Indeed. It pays I think that barter is not dead, and that a feeling of well being, or of status is currently the item most obtained by barter.

Tom P

"When we get some revolting jumper our response is not “why did you get me this crap?” but a smile and a thank you. As a result, bad gift givers don’t get the feedback that would cause them to improve their performance."

I dunno about that. In my wife's family at xmas you are positively encouraged to say if you don't like the gifts in order that you can take them back to the shop and get a refund. The 'feedback' makes the present-buying experience even less enjoyable though....


Tom P has it in his last sentence: "the present giving experience". Presents convey value to the giver as well as the receiver.

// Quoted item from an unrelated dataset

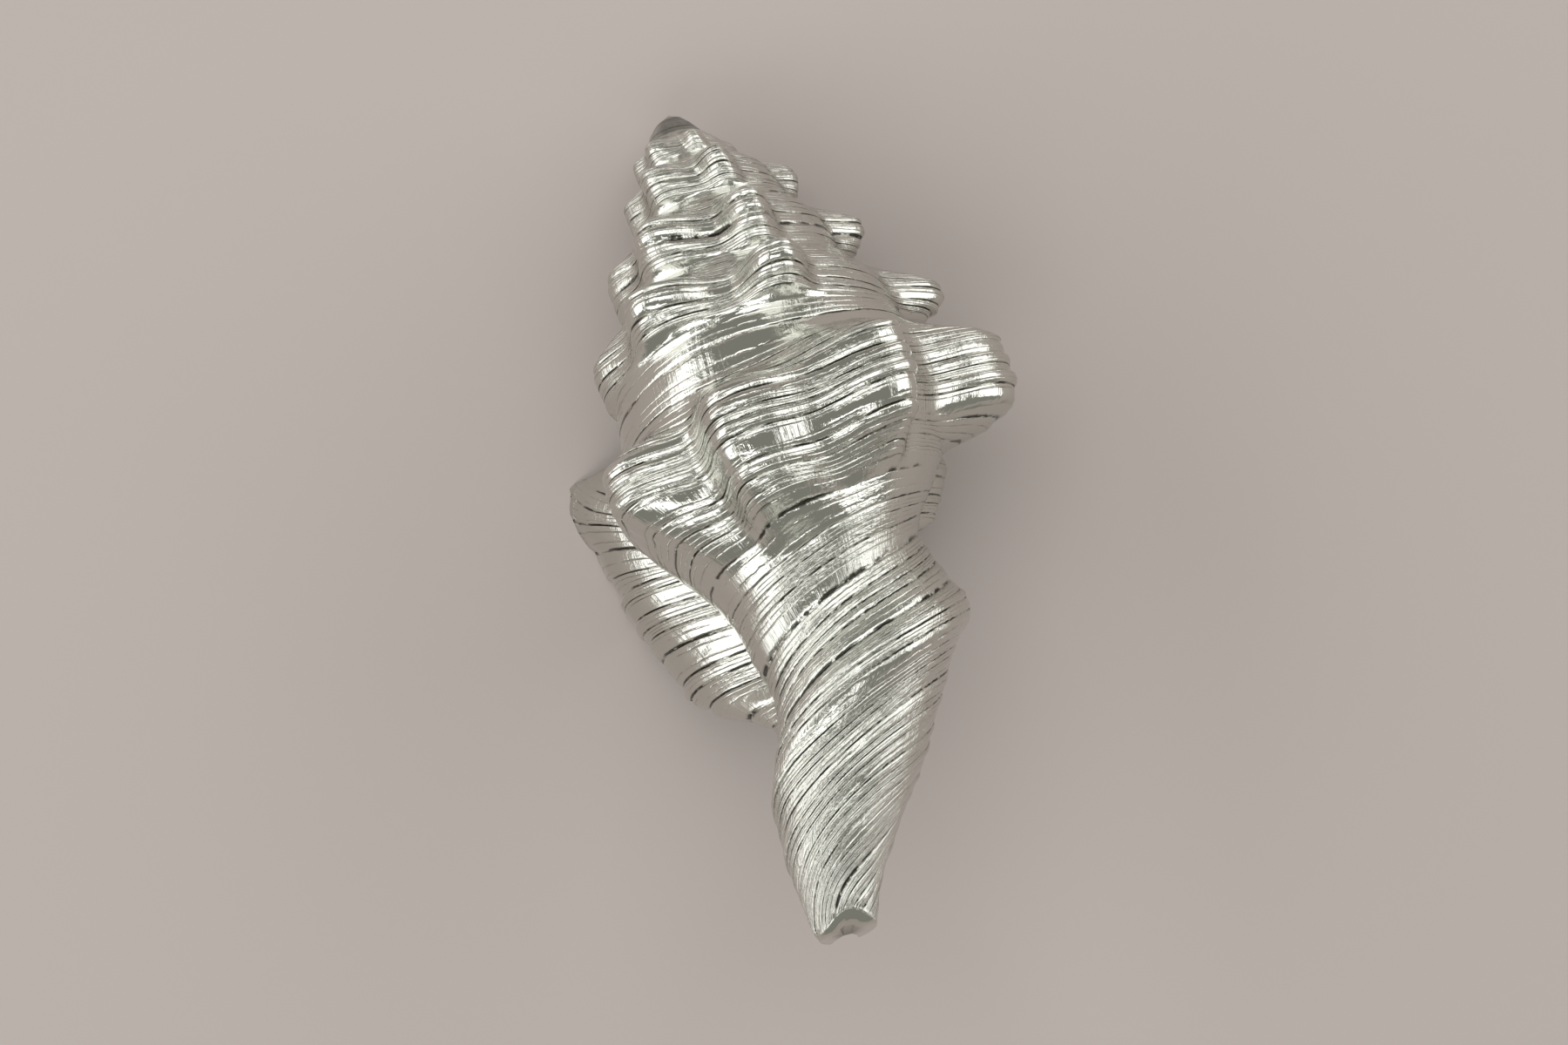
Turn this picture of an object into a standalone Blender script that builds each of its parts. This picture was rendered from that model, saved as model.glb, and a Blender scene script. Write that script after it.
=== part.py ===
"""A knobbed conch shell, lying on its aperture side, as one closed solid.

The shell is described in its own frame: a distance down the coiling axis from the apex, a radius
from that axis and an azimuth about it. Azimuth 0 faces up, +90 is the right side and the shell
grows towards smaller azimuths, so it coils to the right. Growth is counted in turns from the apex.
"""
import math

import bmesh
import bpy
import numpy as np

# All sizes below are millimetres and degrees until the mesh is written out in metres.
MM = 0.001

# Lie of the coiling axis on the table.
AXIS_LEAN = 6.4          # apex leans left of +Y
AXIS_TILT = 21.0         # the axis rises from the apex to the canal
REST_CUT = 1.9           # worn off where the shell rests

# Growth.
COLUMNS_PER_TURN = 45
LIP_TURN = 5.6           # growth turn of the outer lip's edge
KNOB_A_TURN = 5.0        # growth turn of the big knob on the right side
KNOB_A_AZIMUTH = 90.0
SPIRE_ROWS = 10          # from one suture to the next
BASE_ROWS = 24           # from there to the tip of the canal
SHOULDER_ROW = 0.45      # share of the spire rows that the ramp takes
RAMP_POWER = 0.9
CANAL_TIP = 189.5

# Stations of (growth turn, distance down the axis, radius) along each spiral line.
SUTURE = [(0.0, 0.8, 2.2), (1.0, 5.8, 5.8), (2.0, 13.0, 10.2), (3.0, 25.0, 15.5), (4.0, 41.0, 22.0),
          (4.2, 47.0, 25.0), (4.5, 50.5, 26.7), (5.0, 60.5, 31.0), (5.6, 68.0, 33.5), (6.0, 84.0, 34.5),
          (6.3, 93.0, 36.0), (6.6, 96.0, 33.0)]
SHOULDER = [(0.0, 2.8, 4.0), (1.0, 9.0, 8.4), (2.0, 17.0, 14.0), (3.0, 32.0, 20.3), (4.0, 49.5, 28.3),
            (4.5, 60.0, 31.5), (4.75, 67.0, 33.0), (5.0, 74.0, 34.0), (5.3, 83.0, 35.0), (5.6, 85.0, 35.0)]

# Stations of (distance down the axis, radius) for the base and the canal.
CORE = [(60.0, 36.0), (92.0, 30.0), (110.0, 24.5), (120.0, 22.5), (130.0, 20.8), (142.0, 18.6),
        (151.0, 16.7), (160.0, 15.3), (166.0, 13.5), (172.0, 11.6), (177.4, 9.6), (183.0, 7.8),
        (CANAL_TIP, 6.2)]
BASE_BLEND = 26.0        # length over which the whorl's side runs into the core
BULGE = (4.8, 131.0, 7.0)    # height, place at azimuth 90, half length
WAIST = (-4.5, 111.0, 8.0)
BASE_PITCH = 60.0        # the bulge and the waist wind round the base
BASE_SIDE = 60.0         # azimuth where they are strongest
BASE_EVEN = 0.55         # their mean strength round the base
BEND_START, BEND = 129.5, -20.0
APEX_END, APEX_BEND = 30.0, -3.6    # the apex leans off the axis
SPIRE_END = (51.0, 73.0)    # where the spire's own skew and shift fade out
SPIRE_SHIFT = 2.0        # the spire's whorls sit to the right
SPIRE_SKEW = 0.17        # the spire's whorls dip to the right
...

I may hate that rubbish Christmas jumper, but the little thank-you letter my mum made me send to Auntie was worth to her more than the money she paid for the jumper (or wool/time put into it more likely).


This book isn't an example of "instrumental rationality" so much as it is an example of limited thought. "Instrumental rationality" can include many other benefits from gift giving that this book ignores. Parents may not want to give the gifts that their children want the most. Possibly the parents value making the kids better people so they give books or something else that will help the kid be a better person. This book would claim that is a deadweight loss because it only looks at how much these kids would pay for the present that the parent gave them. Arguing against Christmas gifts is one thing, but providing a dumb argument that doesn't deal with the logical responses is a waste of people's time. This is a really dumb book.